What this task involves:
Copy verbatim the material from its first line to the line that holds "SKULL_SIDES = 36", including that line.

## START Given material

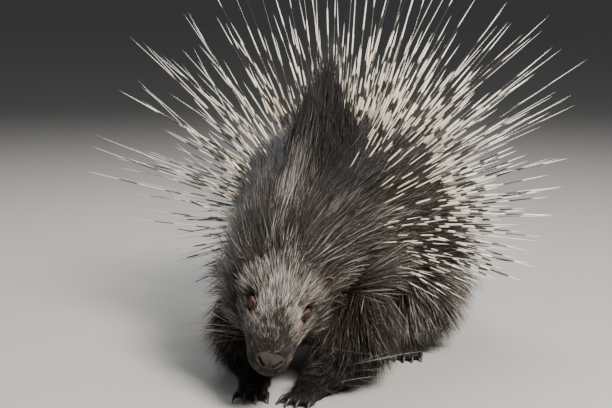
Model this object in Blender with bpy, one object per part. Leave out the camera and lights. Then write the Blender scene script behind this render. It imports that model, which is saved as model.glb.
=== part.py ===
"""A crested porcupine at life size, feeding with its head down and its quills raised.

Metres, +Z up. The animal faces -Y and its left side is +X. The origin is on the floor, under
the middle of the whole model, quills included.
"""

import math
import random

import bmesh
import bpy
from mathutils import Matrix, Vector
from mathutils.bvhtree import BVHTree

# Sizes that hold for the whole animal
GAP = 0.0003
FLOOR_SINK = 0.0012
RIGHT_AND_LEFT = (("right", -1), ("left", 1))
BACKWARD = Vector((0.0, 1.0, 0.0))

# The trunk, from rump to throat: y, height of the middle, half width, rise over it, drop under it
TRUNK = (
    (0.262, 0.150, 0.022, 0.020, 0.022),
    (0.250, 0.152, 0.056, 0.052, 0.052),
    (0.222, 0.157, 0.092, 0.084, 0.080),
    (0.180, 0.164, 0.114, 0.106, 0.102),
    (0.125, 0.170, 0.125, 0.119, 0.116),
    (0.065, 0.173, 0.123, 0.123, 0.120),
    (0.005, 0.171, 0.109, 0.119, 0.116),
    (-0.055, 0.165, 0.088, 0.107, 0.114),
    (-0.105, 0.156, 0.074, 0.091, 0.094),
    (-0.150, 0.146, 0.060, 0.075, 0.070),
    (-0.185, 0.135, 0.052, 0.062, 0.058),
    (-0.205, 0.128, 0.037, 0.044, 0.048),
)
TRUNK_SIDES = 40
TAIL = (
    (0.240, 0.150, 0.034),
    (0.268, 0.148, 0.031),
    (0.296, 0.145, 0.026),
    (0.322, 0.144, 0.020),
    (0.338, 0.145, 0.012),
)

# The head points down and a little to the animal's left, and is tilted towards that side
HEAD_PIVOT = Vector((-0.001, -0.175, 0.142))
HEAD_PITCH = math.radians(29.0)
HEAD_YAW = math.radians(13.0)
HEAD_ROLL = math.radians(15.0)
SKULL_SIDES = 36

# The skull's flesh, from nape to nose: distance, half width, rise over the axis, drop under it
SKULL = (
    (-0.022, 0.036, 0.036, 0.036),
    (-0.008, 0.045, 0.047, 0.048),
    (0.012, 0.048, 0.053, 0.054),
    (0.036, 0.0465, 0.055, 0.054),
    (0.060, 0.0425, 0.056, 0.049),
    (0.084, 0.0375, 0.053, 0.042),
    (0.106, 0.0310, 0.047, 0.036),
    (0.126, 0.0265, 0.041, 0.032),
    (0.142, 0.0235, 0.034, 0.028),
    (0.152, 0.0205, 0.027, 0.023),
    (0.158, 0.0145, 0.016, 0.013),
)
# Swellings on the head: distance, side, height, then half sizes along, across and up
CHEEK = ((0.042, 0.030, -0.016), (0.034, 0.019, 0.030))
WHISKER_PAD = ((0.126, 0.0125, -0.012), (0.024, 0.0135, 0.016))
BROW = ((0.066, 0.022, 0.040), (0.020, 0.012, 0.008))
NOSE_PAD = ((0.152, 0.0, 0.007), (0.0100, 0.0172, 0.0122))
NOSTRIL = ((0.162, 0.0088, 0.007), (0.0078, 0.0022, 0.0048))
NOSTRIL_TILT = math.radians(35.0)

# The lower jaw: distance, height of its middle, half width, rise, drop
JAW = (
    (0.044, -0.038, 0.016, 0.014, 0.012),
    (0.058, -0.041, 0.027, 0.018, 0.018),
    (0.082, -0.040, 0.026, 0.018, 0.017),
    (0.106, -0.036, 0.022, 0.016, 0.014),
    (0.126, -0.032, 0.016, 0.012, 0.011),
    (0.136, -0.029, 0.009, 0.007, 0.007),
)
JAW_SIDES = 20

EYE_AT = (0.084, 0.0310, 0.027)
EYE_R = 0.0066
EYE_TURN = math.radians(-30.0)
LID_R = 0.0085
LID_OPENING = (0.0082, 0.0078, 0.0052)
LID_OPENS_AT = 0.95

EAR_AT = (0.022, 0.0460, 0.014)
EAR_SIZE = (0.0060, 0.0130, 0.0190)
EAR_CUP = (0.0050, 0.0100, 0.0150)
EAR_TILT = math.radians(28.0)
EAR_LIFT = 0.0060
EAR_CUP_AT = (0.0050, 0.0, 0.0090)

# Limbs of the left side, as chains of (centre, radius); the right side mirrors them, but the right
# elbow is tucked in
FORE_CHAIN = (
    ((0.046, -0.066, 0.138), 0.045),
    ((0.060, -0.096, 0.098), 0.043),
    ((0.069, -0.124, 0.062), 0.038),
    ((0.071, -0.150, 0.041), 0.031),
    ((0.063, -0.174, 0.030), 0.0245),
    ((0.051, -0.191, 0.024), 0.0205),
)
FORE_SHIFT = 0.014
RIGHT_TUCK = 0.009
FORE_PALM = ((0.038, -0.213, 0.0155), (0.0210, 0.0270, 0.0150))
FORE_TURN = math.radians(-14.0)
HIND_CHAIN = (
    ((0.066, 0.145, 0.140), 0.074),
    ((0.084, 0.095, 0.110), 0.066),
    ((0.102, 0.050, 0.078), 0.048),
    ((0.106, 0.052, 0.050), 0.036),
    ((0.105, 0.076, 0.034), 0.028),
    ((0.104, 0.092, 0.023), 0.022),
)
HIND_SOLE = ((0.105, 0.046, 0.0150), (0.0225, 0.0500, 0.0155))
HIND_TURN = math.radians(9.0)
LIMB_SIDES = 20

# Toes: count, spread of their roots, fan between neighbours, half sizes; claws: length, radius
FORE_TOES = (4, 0.0102, math.radians(9.0), (0.0058, 0.0150, 0.0064))
HIND_TOES = (5, 0.0088, math.radians(6.0), (0.0052, 0.0150, 0.0058))
FORE_CLAW = (0.0170, 0.0030)
HIND_CLAW = (0.0150, 0.0032)
TOE_RISE = 0.0080
CLAW_RISE = 0.0092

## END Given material

Problem solution:
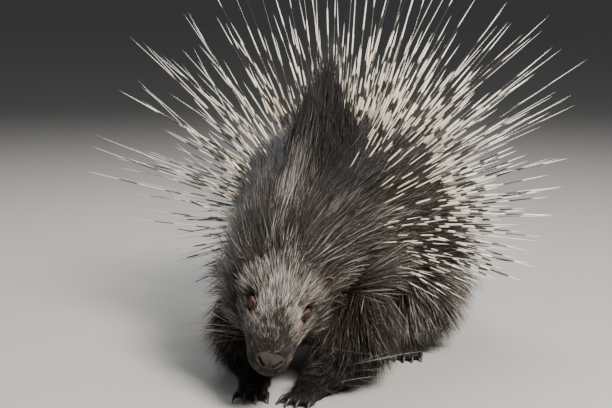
Model this object in Blender with bpy, one object per part. Leave out the camera and lights. Then write the Blender scene script behind this render. It imports that model, which is saved as model.glb.
=== part.py ===
"""A crested porcupine at life size, feeding with its head down and its quills raised.

Metres, +Z up. The animal faces -Y and its left side is +X. The origin is on the floor, under
the middle of the whole model, quills included.
"""

import math
import random

import bmesh
import bpy
from mathutils import Matrix, Vector
from mathutils.bvhtree import BVHTree

# Sizes that hold for the whole animal
GAP = 0.0003
FLOOR_SINK = 0.0012
RIGHT_AND_LEFT = (("right", -1), ("left", 1))
BACKWARD = Vector((0.0, 1.0, 0.0))

# The trunk, from rump to throat: y, height of the middle, half width, rise over it, drop under it
TRUNK = (
    (0.262, 0.150, 0.022, 0.020, 0.022),
    (0.250, 0.152, 0.056, 0.052, 0.052),
    (0.222, 0.157, 0.092, 0.084, 0.080),
    (0.180, 0.164, 0.114, 0.106, 0.102),
    (0.125, 0.170, 0.125, 0.119, 0.116),
    (0.065, 0.173, 0.123, 0.123, 0.120),
    (0.005, 0.171, 0.109, 0.119, 0.116),
    (-0.055, 0.165, 0.088, 0.107, 0.114),
    (-0.105, 0.156, 0.074, 0.091, 0.094),
    (-0.150, 0.146, 0.060, 0.075, 0.070),
    (-0.185, 0.135, 0.052, 0.062, 0.058),
    (-0.205, 0.128, 0.037, 0.044, 0.048),
)
TRUNK_SIDES = 40
TAIL = (
    (0.240, 0.150, 0.034),
    (0.268, 0.148, 0.031),
    (0.296, 0.145, 0.026),
    (0.322, 0.144, 0.020),
    (0.338, 0.145, 0.012),
)

# The head points down and a little to the animal's left, and is tilted towards that side
HEAD_PIVOT = Vector((-0.001, -0.175, 0.142))
HEAD_PITCH = math.radians(29.0)
HEAD_YAW = math.radians(13.0)
HEAD_ROLL = math.radians(15.0)
SKULL_SIDES = 36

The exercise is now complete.